La condesa volvió a abstraerse. Habían llegado a las escalinatas que conducían al interior de la casa. Caía la tarde y la oscuridad empezaba a envolver el jardín.

—Mira esos gorriones —dijo de pronto. Su voz y ella misma habían vuelto a envejecer de una manera súbita—. Vienen todas las tardes y se posan en la fuente de Perseo. Todo lo demás está destrozado. Los franceses se llevaron algunos cuadros. Pero la hazaña que veis fue cosa del populacho. Ciertos personajes pensaron que así me obligarían a marcharme.

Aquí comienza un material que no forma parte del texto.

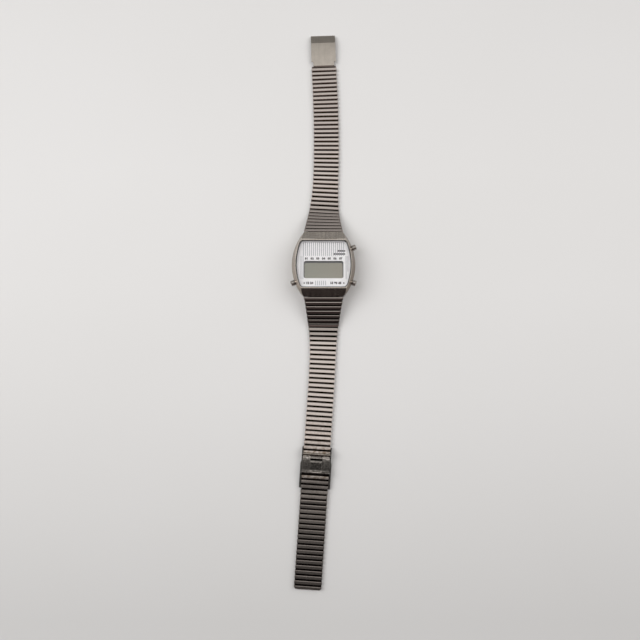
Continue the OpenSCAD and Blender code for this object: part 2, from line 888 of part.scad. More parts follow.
// Cuts a link's ends to the band's taper.
module trimmed(w_front, w_rear, pitch) {
    if (w_front - w_rear > 0.01)
        intersection() {
            children();
            linear_extrude(4, center = true)
                polygon([
                    [-w_front / 2, -0.2], [w_front / 2, -0.2],
                    [w_rear / 2, pitch], [-w_rear / 2, pitch]
                ]);
        }
    else
        children();
}

// The link next to the case: its front folds into a tube round the spring bar.
module end_link(pitch, slope) {
    w_front = band_width(0);
    w_rear = band_width(1);
    off = [bar_y - first_bar_y, bar_z - first_bar_z];
    tube = [
        bar_u + off[0] * cos(slope) - off[1] * sin(slope),
        bar_h + off[0] * sin(slope) + off[1] * cos(slope)
    ];
    translate([0, -bar_u, -bar_h]) {
        trimmed(w_front, w_rear, pitch)
            across(w_front)
                face_section(pitch, false);
        difference() {
            union() {
                across(2 * tube_half)
                    translate([plate_front, tube[1]])
                        square([sheet, link_h - fold_r - tube[1] + eps]);
                across(2 * tube_half)
                    translate(tube)
                        circle(link_tube_out);
            }
            across(2 * tube_half + 1)
                translate(tube)
                    circle(link_tube_r);
        }
        across(w_rear - 2 * tongue_inset)
            tongue_section(pitch);
    }
}

// Places children at a hinge bar of a route, with Y running on to the next bar.
module on_route(p, yaw, slope) {
    translate(p)
        rotate([0, 0, yaw])
            rotate([-slope, 0, 0])
                children();
}

module upper_links(group) {
    first = before(upper_sizes, group - 1);
    color("#a39c93")
    for (i = [first:first + upper_sizes[group - 1] - 1])
        on_route(upper_route[i], upper_yaw(i), upper_slope(i))
            if (i == 0)
                end_link(upper_pitch, upper_slope(0));
            else
                link(upper_pitch, band_width(i), band_width(i + 1));
}

module lower_run(first, count) {
    for (i = [first:first + count - 1])
        on_route(lower_route[i], lower_yaw(i), lower_slope(i))
            if (i == 0)
                end_link(lower_pitch, lower_slope(0));
            else if (i == lower_count - 1)
                last_link();
            else
                link(lower_pitch, band_width(i), band_width(i + 1));
}

// The last link has rounded outer corners and a plain folded rear edge.
module last_link() {
    rear = plate_front + lower_pitch - seam;
    intersection() {
        union() {
            link(lower_pitch, band_w, band_w, false);
            translate([0, -bar_u, -bar_h])
                across(band_w)
                    translate([rear - sheet, bar_h])
                        square([sheet, plate_low - bar_h + eps]);
        }
        translate([0, rear - bar_u - last_cut_l / 2, -link_h])
            linear_extrude(2 * link_h)
                polygon(rounded(band_w, last_cut_l, last_corner_r));
    }
}

module lower_links(group) {
    color("#c2b9ae")
    lower_run(before(lower_sizes, group - 1), lower_sizes[group - 1]);
}

module clasp_seat_links() {
    color("#b5ada3")
    lower_run(seat_first, seat_size);
}

module tail_links(group) {
    color("#7c7872")
    lower_run(tail_first + before(tail_sizes, group - 1), tail_sizes[group - 1]);
}

// Places children on the clasp: Y runs along the band from the clasp's front end.
module at_clasp() {
    on_route(lower_route[seat_first], lower_yaw(seat_first), 0)
        translate([0, clasp_from, 0])
            children();
}

// Side view of a clasp wall.
module wall_section() {
    polygon([
        [0, clasp_base], [clasp_l, clasp_base], [clasp_l, band_top - wall_rear_drop],
        [lever_pin_at + 1.6, band_top + 0.1], [lever_pin_at + 0.6, lever_z + knuckle_r],
        [lever_pin_at - 0.6, lever_z + knuckle_r], [lever_pin_at - 1.4, lever_z - 0.1],
        [catch_at + 1.6, lever_z - 0.1], [catch_at + 0.6, catch_z + catch_d / 2 + 0.1],
        [catch_at - 0.7, catch_z + catch_d / 2 + 0.1], [0, band_top - wall_front_drop]
    ]);
}

module clasp_body() {
    outer = inner_half + clasp_wall;
    color("#56524e")
    at_clasp()
        difference() {
            union() {
                translate([-outer, 0, clasp_base])
                    cube([2 * outer, clasp_l, clasp_floor]);
                for (s = [-1, 1]) {
                    translate([s * (inner_half + clasp_wall / 2), 0, 0])
                        across(clasp_wall)
                            wall_section();
                    translate([0, 0, clasp_base])
                        linear_extrude(band_top - wall_rear_drop - clasp_base)
                            polygon([
                                [s * (outer - eps), wing_from], [s * (outer + wing_t), wing_from + 1],
                                [s * (outer + wing_t), clasp_l], [s * (outer - eps), clasp_l]
                            ]);
                }
            }
            translate([0, catch_at, catch_z])
                rotate([0, 90, 0])
                    cylinder(h = 2 * outer + 1, d = catch_d + 0.02, center = true);
            translate([0, lever_pin_at, lever_z])
                rotate([0, 90, 0])
                    cylinder(h = 2 * outer + 1, d = lever_pin_d + 0.02, center = true);
        }
}

module catch_bar() {
    color("#9a8a63")
    at_clasp()
        translate([0, catch_at, catch_z])
            rotate([0, 90, 0])
                cylinder(h = 2 * (inner_half + clasp_wall), d = catch_d, center = true);
}

module lever_pin() {
    color("#8c8a86")
    at_clasp()
        translate([0, lever_pin_at, lever_z])
            rotate([0, 90, 0])
                cylinder(h = 2 * (inner_half + clasp_wall), d = lever_pin_d, center = true);
}

module lock_lever() {
    low = -lever_t / 2;
    color("#4a4743")
    at_clasp()
        translate([0, lever_pin_at, lever_z])
            difference() {
                union() {
                    across(2 * lever_half) {
                        circle(knuckle_r);
                        translate([-lever_l + lever_lip_r, low])
                            square([lever_l - lever_lip_r, lever_t]);
                    }
                    for (s = [-1, 1])
                        translate([s * (lever_half - lever_lip_w / 2), -lever_l + lever_lip_r, 0])
                            across(lever_lip_w)
                                circle(lever_lip_r);
                    translate([-lever_pad[0] / 2, -lever_pad_at, low - pad_edge])
                        cube([lever_pad[0], lever_pad[1], pad_edge + 0.05]);
                }
                across(2 * lever_half + 1)
                    circle(lever_pin_d / 2 + 0.03);
                translate([-lever_slot[0] / 2, -lever_l + lever_slot_at, -1])
                    cube([lever_slot[0], lever_slot[1], 2]);
                translate([-lever_slot[0] / 2, -lever_l - 0.01, -1])
                    cube([lever_slot[0], lever_bar_back + 0.01, 2]);
                translate([-lever_pad[0] / 2 + pad_edge, -lever_pad_at + pad_edge, low - 0.02 + pad_edge])
                    cube([lever_pad[0] - 2 * pad_edge, lever_pad[1] - 2 * pad_edge, 1]);
            }
}

// The plate at the end of the upper half: it lies over the clasp, and its curled
// end hooks round the catch bar.
module hook_plate() {
    hook_in = catch_d / 2 + hook_clearance;
    hook_out = hook_in + hook_t;
    start = plate_front + hook_gap;
    tip = [start + hook_l - hook_out, -bar_h + hook_out];
    bend = [start + hook_l - hook_bend_at, band_top + hook_rise];
    color("#a9a198")
    on_route(upper_route[upper_count], upper_yaw(upper_count), 0)
        translate([0, -bar_u, 0])
            difference() {
                union() {
                    across(hook_w - 2 * hook_neck_in) {
                        translate([bar_u, 0])
                            circle(bar_r, $fn = 32);
                        strip([bar_u, 0], [bar_u, hook_post_h], sheet);
                        strip([bar_u, hook_post_h - 0.05], [start + 0.12, band_top - 0.1], sheet);
                    }
                    across(hook_w) {
                        strip([start, band_top - hook_t / 2], bend, hook_t);
                        strip(bend, tip + [0, hook_out - hook_t / 2], hook_t);
                    }
                    across(hook_w)
                        translate(tip)
                            difference() {
                                circle(hook_out);
                                circle(hook_in);
                                translate([-2 * hook_out, -hook_in * 0.75])
                                    square([2 * hook_out, hook_out * 2]);
                            }
                }
                for (s = [-1, 1])
                    translate([s * hook_w / 2, start + hook_neck_l / 2 - 0.5, 0])
                        cube([2 * hook_neck_in, hook_neck_l + 1, 4 * link_h], center = true);
            }
}

case();
crystal();
crystal_gasket();
dial();
lcd_panel();
module_frame();
connector_strips();
circuit_board();
chip_cover();
quartz_can();
trimmer();
battery();
battery_clip();
piezo_disc();
piezo_spring();
case_back();
back_gasket();
module_screws();
pusher_seals();
pusher(upper_spot);  // upper_pusher
pusher(lower_spot);  // lower_pusher
pusher(left_spot);  // left_pusher
pusher_spring(upper_spot);  // upper_pusher_spring
pusher_spring(lower_spot);  // lower_pusher_spring
pusher_spring(left_spot);  // left_pusher_spring
pusher_clip(upper_spot);  // upper_pusher_clip
pusher_clip(lower_spot);  // lower_pusher_clip
pusher_clip(left_spot);  // left_pusher_clip
spring_bar(1);  // spring_bar_12
spring_bar(-1);  // spring_bar_6
bar_spring(1);  // bar_spring_12
bar_spring(-1);  // bar_spring_6
bar_tip(1, -1);  // tip_12_left
bar_tip(1, 1);  // tip_12_right
bar_tip(-1, 1);  // tip_6_left
bar_tip(-1, -1);  // tip_6_right
upper_links(1);  // upper_links_1
upper_links(2);  // upper_links_2
upper_links(3);  // upper_links_3
upper_links(4);  // upper_links_4
upper_links(5);  // upper_links_5
upper_links(6);  // upper_links_6
upper_links(7);  // upper_links_7
hook_plate();
lower_links(1);  // lower_links_1
lower_links(2);  // lower_links_2
lower_links(3);  // lower_links_3
lower_links(4);  // lower_links_4
lower_links(5);  // lower_links_5
lower_links(6);  // lower_links_6
lower_links(7);  // lower_links_7
clasp_seat_links();
tail_links(1);  // tail_links_1
tail_links(2);  // tail_links_2
tail_links(3);  // tail_links_3
clasp_body();
catch_bar();
lock_lever();
lever_pin();
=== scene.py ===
"""Dresses the digital wristwatch: materials, dial print, floor, light and camera.

Numbers are in metres, or in millimetres where the comment over them says so.
"""

import math

import bmesh
import bpy
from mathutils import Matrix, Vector


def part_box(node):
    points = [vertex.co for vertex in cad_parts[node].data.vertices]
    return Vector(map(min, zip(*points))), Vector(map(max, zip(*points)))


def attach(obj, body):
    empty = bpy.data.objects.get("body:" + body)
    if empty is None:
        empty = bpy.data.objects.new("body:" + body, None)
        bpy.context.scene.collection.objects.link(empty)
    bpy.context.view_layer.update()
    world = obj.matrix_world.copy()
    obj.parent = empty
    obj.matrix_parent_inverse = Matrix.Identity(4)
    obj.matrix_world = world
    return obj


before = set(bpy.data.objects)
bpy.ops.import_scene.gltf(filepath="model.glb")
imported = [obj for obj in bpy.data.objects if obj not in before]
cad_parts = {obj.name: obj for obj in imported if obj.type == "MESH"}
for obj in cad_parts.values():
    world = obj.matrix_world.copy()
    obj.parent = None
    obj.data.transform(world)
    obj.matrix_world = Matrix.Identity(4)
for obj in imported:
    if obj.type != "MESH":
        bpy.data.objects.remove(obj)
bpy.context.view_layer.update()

MM = 0.001
HEAD = "head"

# The photograph's camera: its tilt is in degrees, its lens and sensor in millimetres
CAMERA_AT = (-0.00134, -0.0616, 0.2633)
CAMERA_TILT = 8.9
CAMERA_LENS = 38.98
SENSOR = 36.0
NEAR_CLIP = 0.01

# Two soft panels that shine on the case's middle: name, place and power in watts
LAMPS = (("panel_right", (0.6, 0.1, 0.85), 3.1), ("panel_left", (-0.6, 0.1, 0.85), 5.5))
LAMP_SIZE = (0.5, 0.8)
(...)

—Deberíais hacerlo. El rey es vengativo y corren rumores de que en Cádiz vos…

Ella se le acercó y le puso los dedos en los labios.

—Me ha alegrado veros. A Vuestra Excelencia y a nadie más. No vayáis a decirme ahora que habéis venido para intentar convencerme de que debo irme.

—He venido porque quería volver a veros —negó velozmente el marqués—. ¿Acaso no os parece natural?

Los ojos de la condesa brillaron enigmáticos.

—¿Natural? —dijo con irónica animación. Después miró al marqués con una encantadora sonrisa, y a modo de despedida, añadió—: Siempre, hasta el último día de vuestra vida, tendréis la edad de veinte años.